# dual bone sword OR lash whip/bone sword on??



## right hand of khorne (Oct 7, 2010)

hey guys,

just want ur opinion on what the preferred weapons of choice out there for a cc orientated unit of tyranid warriors. 
i was tossing up using lash whip bone/sword or dual bone sword. both have there advantages.

for clarity, the unit consists of 4 warriors (either with dual bone swords OR lash whip bone sword) running with a Tyranid Prime (who has a lash whip and bone sword, which im pretty set on already) 

if u want to see the rest of the list that they will be playing in, http://www.heresy-online.net/forums/showthread.php?t=73134

was wondering wat u guys think on the matter:shout:


----------



## angelXD19 (Feb 11, 2010)

for tyrant I go with dual bone swords.
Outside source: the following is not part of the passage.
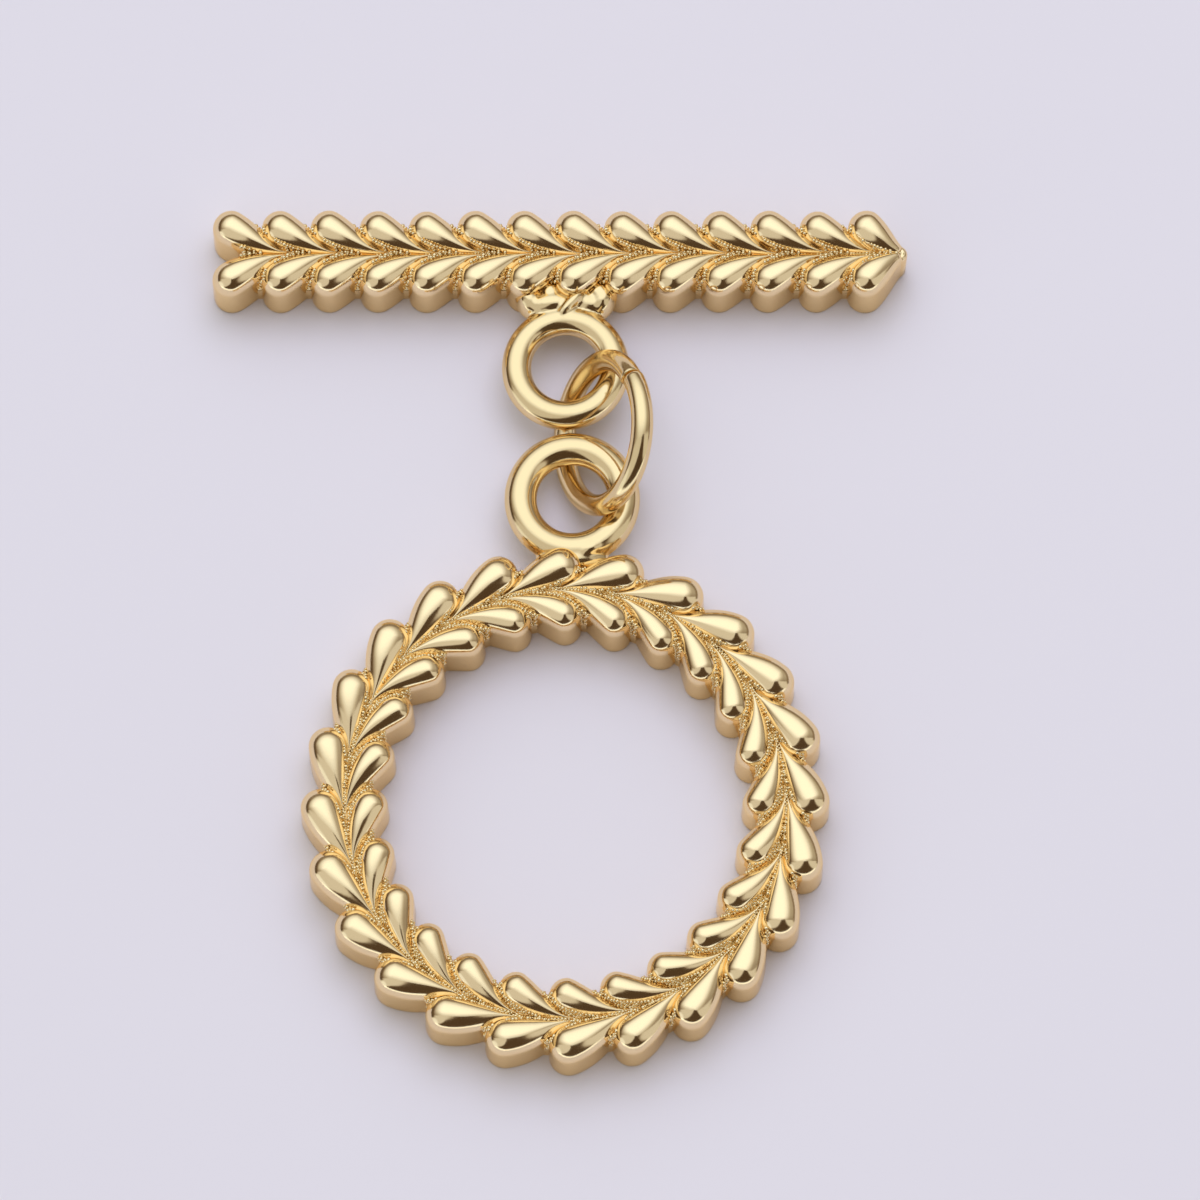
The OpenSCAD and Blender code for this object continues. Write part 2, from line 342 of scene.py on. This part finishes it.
def leaf_row(name):
    """A whole row of leaves: one is modelled and the others are copied from it."""
    row = ROWS[name]
    home = place_of(row, 0).inverted()
    tail_x = (home @ row["point"](TAIL_ALONG, row["side"] * TAIL_OUT)).x
    spine_side = math.copysign(1, (home @ row["point"](row["end_along"] / 2, 0)).y)
    path = in_leaf_frame(row, leaf_axis(row) + thread_axis())
    model = model_leaf(name, row["end_r"], path, tail_x, spine_side)
    first = 0
    leaves = []
    if row["point"] is bar_point:
        path = in_leaf_frame(row, leaf_axis(row, TIP_ALONG, TIP_R), TIP_ALONG)
        tip = model_leaf(name + "_tip", row["end_r"], path, tail_x, spine_side)
        tip.data.transform(place_of(row, 0, TIP_ALONG))
        leaves.append(tip)
        first = 1
    for number in range(first, row["count"]):
        leaves.append(copy_of(model, f"{name}_{number}", place_of(row, number) @ uneven()))
    bpy.data.objects.remove(model)
    return leaves


# Bands under the leaves
BAND_STEPS = 480
BAND_LINES = 26
BAND_TOP = 1.78 * MM
BAND_DROP = 0.13 * MM
BAND_ROUND = 0.8 * MM
ROUND_POWER = 5


def band_level(share):
    """The height of a band's top at a share of the way from its centre line to its edge."""
    return BAND_TOP - BAND_DROP * share ** 2 - BAND_ROUND * share ** ROUND_POWER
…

The reason is you can give tyrant guard lash whips for 5 or so points. tyrant guard makes things i5 and tyrant goes in there bashing stuff.


as for warriors I like the lash/bone sword combo. running dual swords on them gets way to expensive for a unit that might make it into combat


----------



## Physco Clown (Oct 12, 2010)

i say bone swords.
they killed me when i was facing a unit with them.They hurt.


----------



## right hand of khorne (Oct 7, 2010)

thanks for the feedback guys. appreciate it!:victory:


----------



## mynameisgrax (Sep 25, 2009)

My cousin plays Tyranids, and on Warriors I fear the whip/sword combo the most, mainly because it strips my champion with the powerfist/klaw of one of his vital attacks, which can easily sway victory in his favor.


----------